4. Revisi Kebijakan Berbasis Konstitusi: Menjamin Keadilan Hukum

Apabila hasil verifikasi Tim Klarifikasi Wilayah menunjukkan bahwa keempat pulau tersebut secara sah merupakan bagian dari wilayah Aceh, maka solusi terakhir adalah revisi Kepmendagri yang ada. Bahtra Banong menegaskan bahwa revisi ini harus dilakukan agar tidak melanggar konstitusi, khususnya Undang-Undang Dasar 1945 Pasal 18B ayat (2) yang mengakui dan menghormati kesatuan-kesatuan masyarakat hukum adat beserta hak-hak tradisionalnya, serta Undang-Undang Nomor 11 Tahun 2006 tentang Pemerintahan Aceh. Kedua landasan hukum ini memberikan pengakuan atas kekhususan wilayah Aceh dan menjadi payung hukum bagi perlindungan hak-hak teritorialnya. Revisi kebijakan ini akan menjadi bukti komitmen pemerintah dalam menjunjung tinggi supremasi hukum dan keadilan, sekaligus memberikan kepastian hukum bagi kedua provinsi.

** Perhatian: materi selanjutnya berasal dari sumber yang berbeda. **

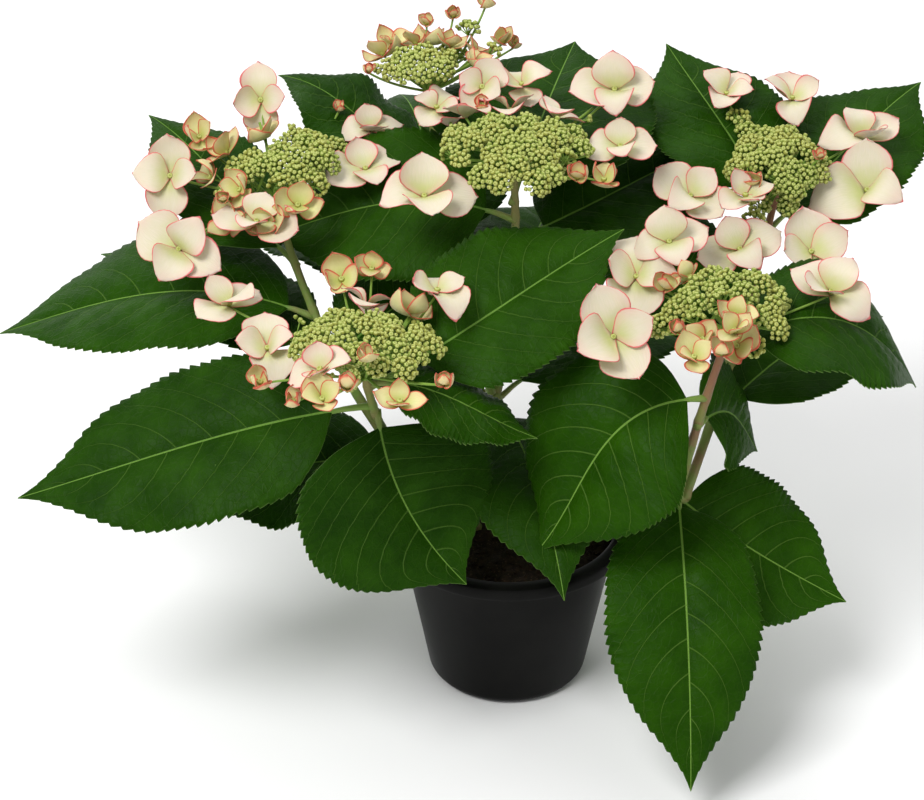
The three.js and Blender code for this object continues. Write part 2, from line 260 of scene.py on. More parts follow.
# How many points draw a limb and a leaf's midrib, and how firmly their lines keep to both ends.
LIMB_POINTS = 25
MIDRIB_POINTS = 60
END_WEIGHT = 40.0


@dataclass(frozen=True)
class Spine:
    """The middle line of a long node, its half-width, and how far it is rolled about the line."""

    line: Array
    half_width: float
    radii: Array
    roll: float = 0.0
    petiole: float = 0.0

    @staticmethod
    def _fit(line: Array, shares: Array, samples: int, start: Array, end: Array) -> Array:
        """Draws one smooth cubic line through noisy middle points and both ends.

        Args:
            line: the noisy middle points.
            shares: where each lies between the ends.
            samples: how many points the smooth line has.
            start: the first end.
            end: the last end.

        Returns:
            The smooth line's points.
        """
        places = np.concatenate([[0.0], shares, [1.0]])
        values = np.vstack([start, line, end])
        weights = np.concatenate([[END_WEIGHT], np.ones(len(shares)), [END_WEIGHT]])
        wanted = np.linspace(0.0, 1.0, samples)
        fitted = [np.polyval(np.polyfit(places, values[:, axis], 3, w=weights), wanted) for axis in range(3)]
        return np.stack(fitted, axis=1)

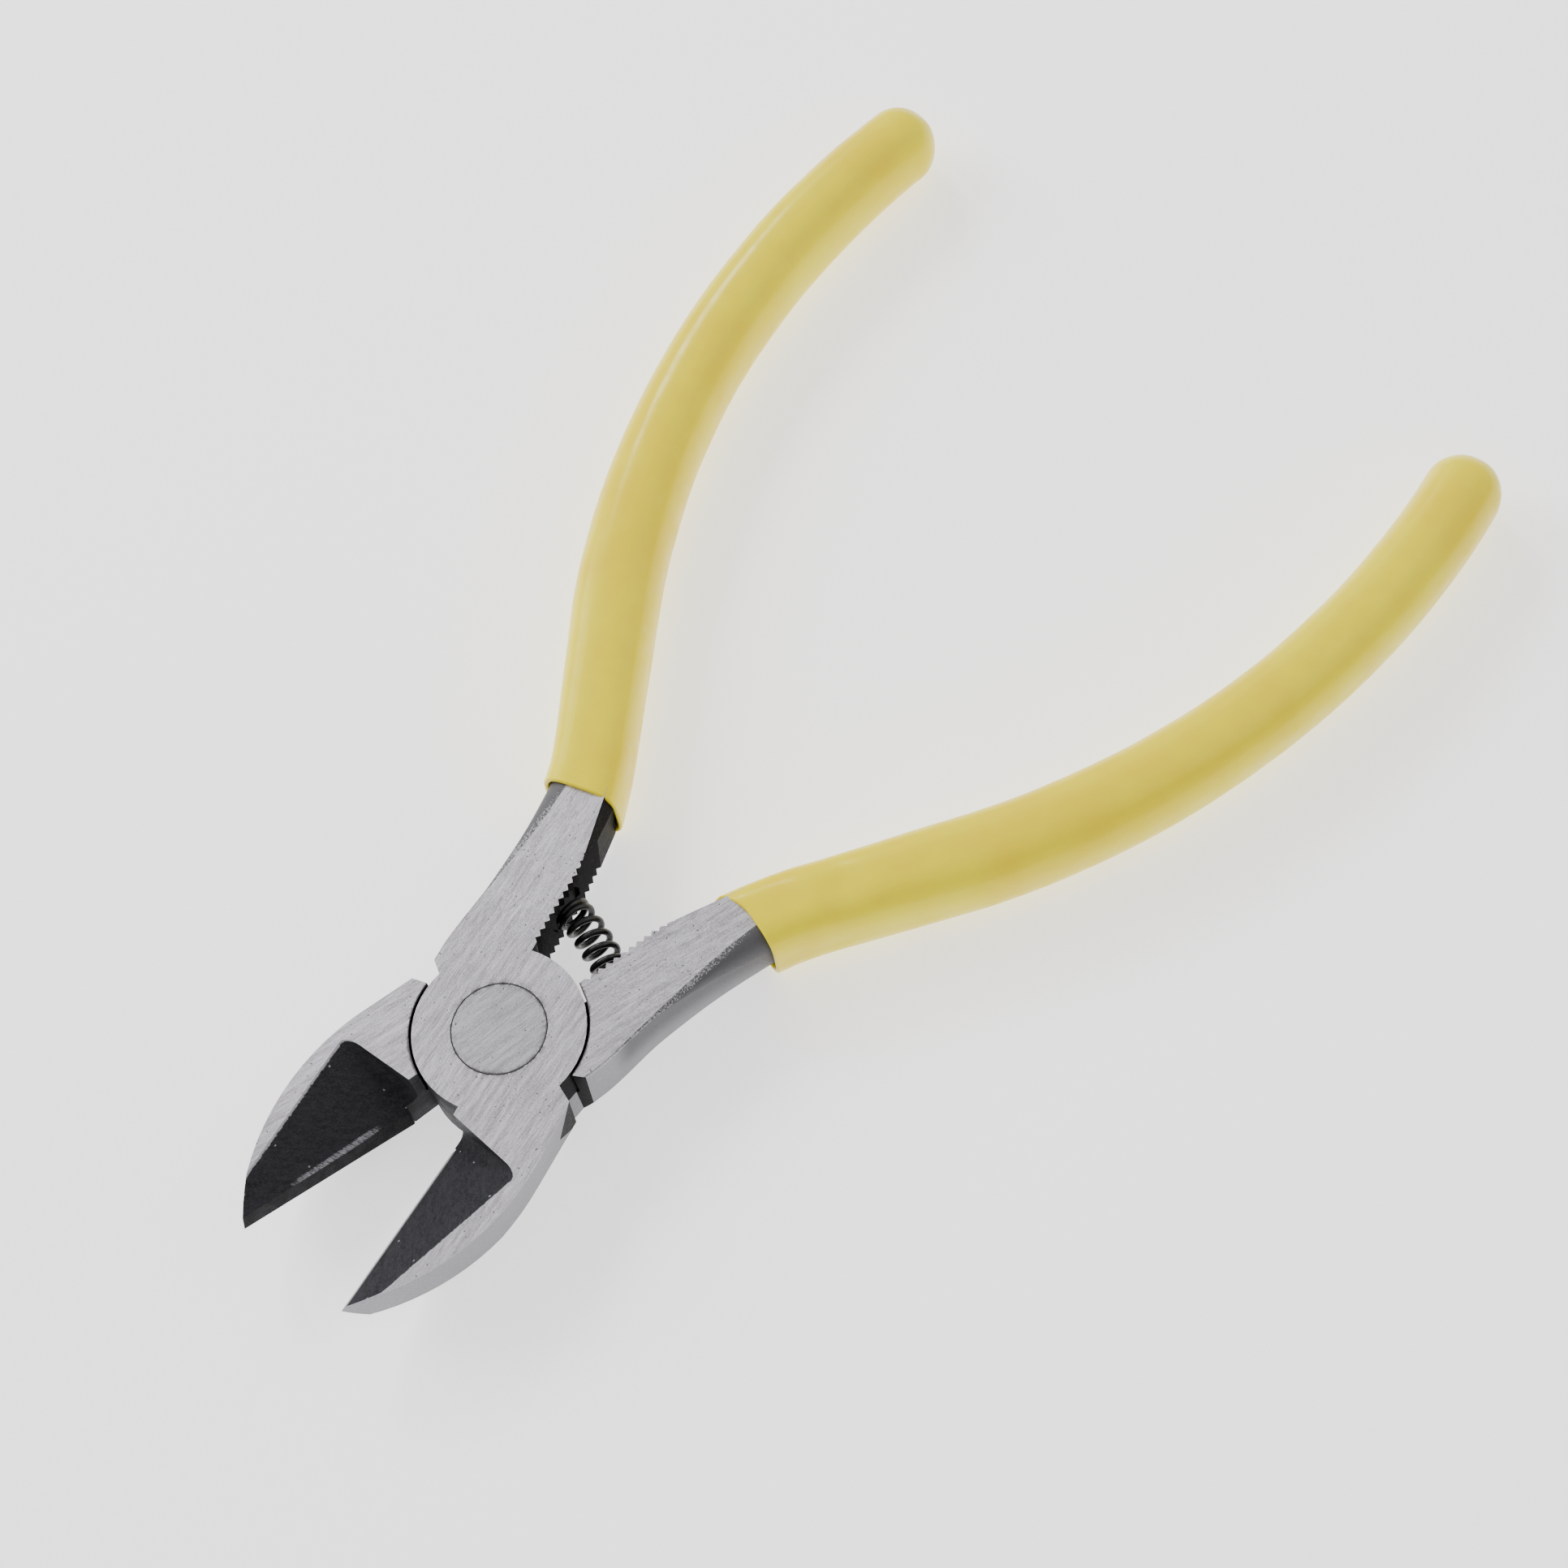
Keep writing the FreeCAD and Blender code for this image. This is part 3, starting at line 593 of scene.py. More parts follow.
@dataclass(frozen=True)
class ForgedSide(Finish):
    """The blasted sides of a lever: satin, with grain and specks of dirt, painted shade on the facet below
    the crease and a painted highlight along the crease.
    """

    side: Side = Side.UPPER
    pale: Triple = (0.34, 0.335, 0.36)
    dull: Triple = (0.21, 0.205, 0.22)
    dirt: Triple = (0.10, 0.095, 0.09)
    shade: Triple = (0.075, 0.073, 0.080)
    # Colour of the painted highlight along the crease.
    wear_and_highlight: Triple = (0.70, 0.69, 0.72)
    sparkle: float = 0.45

    def build(self) -> bpy.types.Material:
        """Builds the material.

        Returns:
            The material.
        """
        material, wiring, shader = self.begin(Metallic=0.35, Specular_IOR_Level=0.3)
        axes = self.axes(wiring, self.side)
        grain = wiring.noise(axes, 5.0, 4.0, 0.75)
        smudge = SMUDGES.place(wiring, Vector=axes, Scale=0.35).outputs["Mask"]
        dirt = SPECKS.place(wiring, Vector=axes, Scale=2.0, Share=0.25, Size=0.30).outputs["Mask"]
        colour = wiring.blend(wiring.band(grain, 0.3, 0.7), self.dull, self.pale)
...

Menteri Dalam Negeri, Tito Karnavian, sebelumnya telah menyatakan keterbukaannya terhadap evaluasi dan gugatan hukum terkait keputusan ini. Tito mengakui bahwa penuntasan batas wilayah antarprovinsi adalah agenda penting untuk menghindari konflik berkepanjangan. Ia juga membantah tudingan bahwa keputusan tersebut didasari kepentingan personal atau sebagai ‘hadiah’ bagi pihak tertentu, melainkan murni upaya administratif untuk menyelesaikan persoalan batas wilayah yang telah ada sejak lama. Wakil Menteri Dalam Negeri, Bima Arya, turut memperkuat pernyataan ini, menegaskan bahwa keputusan diambil untuk kepentingan penyelesaian masalah administratif, bukan politik.

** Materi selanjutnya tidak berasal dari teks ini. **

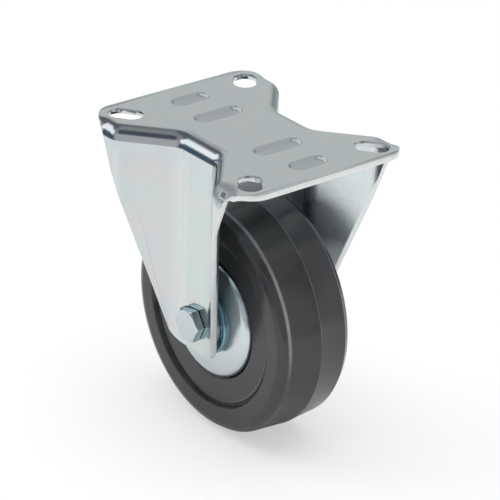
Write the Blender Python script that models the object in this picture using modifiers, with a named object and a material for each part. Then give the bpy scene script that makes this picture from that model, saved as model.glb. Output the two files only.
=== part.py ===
"""Fixed castor: a folded steel fork and a rubber wheel on a roller bearing.

The origin is the centre of the top plate's upper face. X is the rolling direction,
Y the axle and Z points up, out of the plate. Sizes are in metres.
"""
import math

import bmesh
import bpy
from mathutils import Matrix, Vector

MM = 0.001

# Clearances
SEAT_GAP = 0.3 * MM          # between pieces that touch, or run on each other
CUT_MARGIN = 4.0 * MM        # how far a cutter reaches past what it cuts

# Wheel
TYRE_RADIUS = 50.0 * MM
TYRE_WIDTH = 35.0 * MM
TREAD_CROWN = 1.1 * MM       # fall of the tread from its middle to its shoulder
TREAD_SHOULDER = 4.0 * MM    # radius between tread and side
BAND_STEP = 1.8 * MM         # depth of the side's recess below its outer band
BAND_INNER_RADIUS = 38.0 * MM
BAND_SLOPE = 1.4 * MM        # how far the step leans
LIP_CHAMFER = 0.6 * MM

# Pressed steel rim, a cup on each side
CUP_RADIUS = 25.4 * MM
CUP_SHEET = 1.5 * MM
CUP_SHOULDER = 3.2 * MM      # radius between face and wall
CUP_FACE_FALL = 1.7 * MM     # how far the face drops from the hub to its shoulder
CUP_SEAT_WIDTH = 2.4 * MM    # flat ring under the hub tube's flange

# Hub, roller bearing and axle
HUB_LENGTH = 41.0 * MM
HUB_WALL = 1.5 * MM
HUB_FLANGE_WIDTH = 1.5 * MM
HUB_FLANGE_THICKNESS = 1.2 * MM
ROLLER_COUNT = 8
ROLLER_RADIUS = 2.5 * MM
ROLLER_EDGE = 0.4 * MM
CAGE_WALL = 3.6 * MM
CAGE_END_RING = 2.0 * MM
SLEEVE_WALL = 1.7 * MM
THRUST_WASHER = 1.2 * MM
THRUST_WASHER_WIDTH = 5.9 * MM
SHANK_RADIUS = 4.0 * MM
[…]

Dengan adanya langkah-langkah yang diusulkan oleh DPR RI, ditambah dengan keterbukaan Kementerian Dalam Negeri, diharapkan sengketa empat pulau antara Aceh dan Sumatera Utara dapat diselesaikan secara konstruktif dan inklusif. Transparansi, akuntabilitas, serta partisipasi aktif dari semua pemangku kepentingan menjadi kunci utama untuk mencapai resolusi damai yang berkeadilan. Penyelesaian sengketa ini tidak hanya akan membawa kejelasan administratif, tetapi juga memperkuat persatuan dan harmoni di antara daerah-daerah di Indonesia.